Set problem: Below are the records; collect from them each line containing the string "this".

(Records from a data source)

** BEGIN **

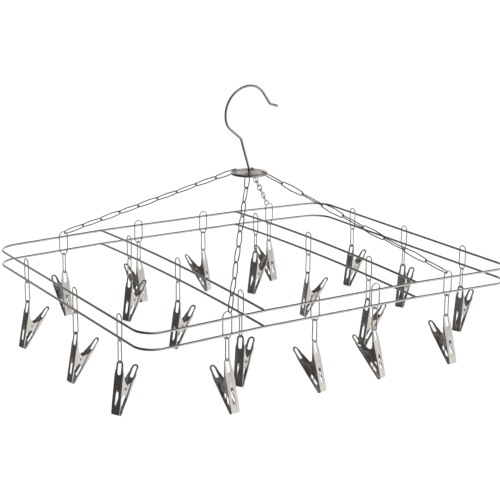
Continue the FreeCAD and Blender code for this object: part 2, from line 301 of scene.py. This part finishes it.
frameSteel = makeMetal("polishedFrameWire", {
    "dark": (0.52, 0.52, 0.52), "light": (0.72, 0.715, 0.71), "smooth": 0.14, "rough": 0.26,
    "streakScale": (900, 900, 900), "stainScale": 45, "bump": 0.15})
hookSteel = makeMetal("brightHookWire", {
    "dark": (0.30, 0.295, 0.29), "light": (0.46, 0.455, 0.45), "smooth": 0.1, "rough": 0.24,
    "streakScale": (900, 900, 160), "stainScale": 60, "bump": 0.1})
thinSteel = makeMetal("drawnThinWire", {
    "dark": (0.42, 0.42, 0.42), "light": (0.6, 0.6, 0.6), "smooth": 0.14, "rough": 0.3,
    "streakScale": (1600, 1600, 300), "stainScale": 150, "bump": 0.15})
# the chain links get a darker copy of the thin wire's finish: painted shade standing for the shade
# where the links overlap
chainSteelPaintedShade = makeMetal("chainLinkWirePaintedShade", {
    "dark": (0.30, 0.295, 0.29), "light": (0.5, 0.495, 0.49), "smooth": 0.14, "rough": 0.3,
    "streakScale": (1600, 1600, 300), "stainScale": 150, "bump": 0.15})
jawSteel = makeMetal("rolledJawSheet", {
    "dark": (0.56, 0.535, 0.515), "light": (0.82, 0.79, 0.77), "smooth": 0.2, "rough": 0.38,
    "streakScale": (2500, 2500, 120), "stainScale": 110, "bump": 0.25})
hubSteel = makeMetal("stampedHubSheet", {
    "dark": (0.26, 0.232, 0.23), "light": (0.58, 0.545, 0.54), "smooth": 0.18, "rough": 0.36,
    "streakScale": (900, 900, 900), "stainScale": 160, "bump": 0.3})
pinSteel = makeMetal("turnedPinSteel", {
    "dark": (0.5, 0.5, 0.5), "light": (0.7, 0.7, 0.7), "smooth": 0.12, "rough": 0.25,
    "streakScale": (1500, 1500, 1500), "stainScale": 200, "bump": 0.1})
# the spring's near-black colour is painted shade, standing for the shade inside the jaws' channel
# where the coil sits
springSteelPaintedShade = makeMetal("coiledSpringPaintedShade", {
    "dark": (0.1, 0.095, 0.09), "light": (0.22, 0.215, 0.21), "smooth": 0.16, "rough": 0.3,
    "streakScale": (2500, 2500, 2500), "stainScale": 200, "bump": 0.1})
print("finishes made")


# Rails and crossbars

rails = {
    "halfLength": 250, "halfWidth": 200, "drop": 207.8, "levelGap": 18, "corner": 25,
    "wire": 1.4, "crossbarAt": 104, "arch": 4, "endDroop": 3.5, "weldBend": 600,
    "seamAt": 28, "seam": (0.7, 1.5, 1.5), "barSink": 1.2, "weldInset": 2.1,
    "weld": (1.75, 1.0, 1.45), "beside": 190,
}


def railHeight(x):
    outside = max(0, abs(x) - rails["crossbarAt"])
    span = rails["halfLength"] - rails["crossbarAt"]
    return -rails["drop"] - rails["endDroop"] * outside / span


def crossbarHeight(y):
    return -rails["drop"] + rails["arch"] * (1 - (y / rails["halfWidth"]) ** 2)


def makeRail(name, node, level):
    a, b, c = rails["halfLength"], rails["halfWidth"], rails["crossbarAt"]
    corners = [(c, -b), (a, -b), (a, b), (c, b), (-c, b), (-a, b), (-a, -b), (-c, -b)]
    points = [(x, y, railHeight(x) - level * rails["levelGap"]) for x, y in corners]
    radii = [rails["corner"] if abs(x) > c else rails["weldBend"] for x, y in corners]
    ring = wireMesh(name, points, radii, rails["wire"], steps=10, roundness=4)
    low = level * rails["levelGap"]
    seam = beadMesh(name + "Seam", (rails["seamAt"], b, -rails["drop"] - low), rails["seam"])
    addPiece(name, joined(name, [ring, seam]), "frame", [node], frameSteel)


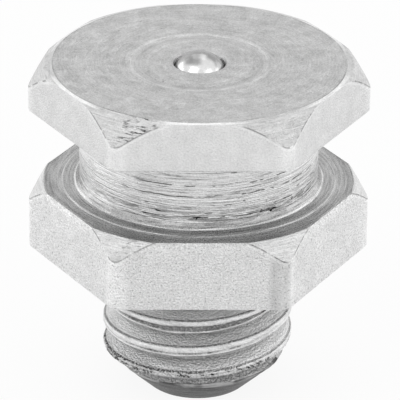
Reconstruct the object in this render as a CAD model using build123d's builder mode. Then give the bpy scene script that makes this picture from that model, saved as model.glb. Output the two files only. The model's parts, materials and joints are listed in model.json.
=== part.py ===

** END **

Correct answer:
Continue the FreeCAD and Blender code for this object: part 2, from line 301 of scene.py. This part finishes it.
Reconstruct the object in this render as a CAD model using build123d's builder mode. Then give the bpy scene script that makes this picture from that model, saved as model.glb. Output the two files only. The model's parts, materials and joints are listed in model.json.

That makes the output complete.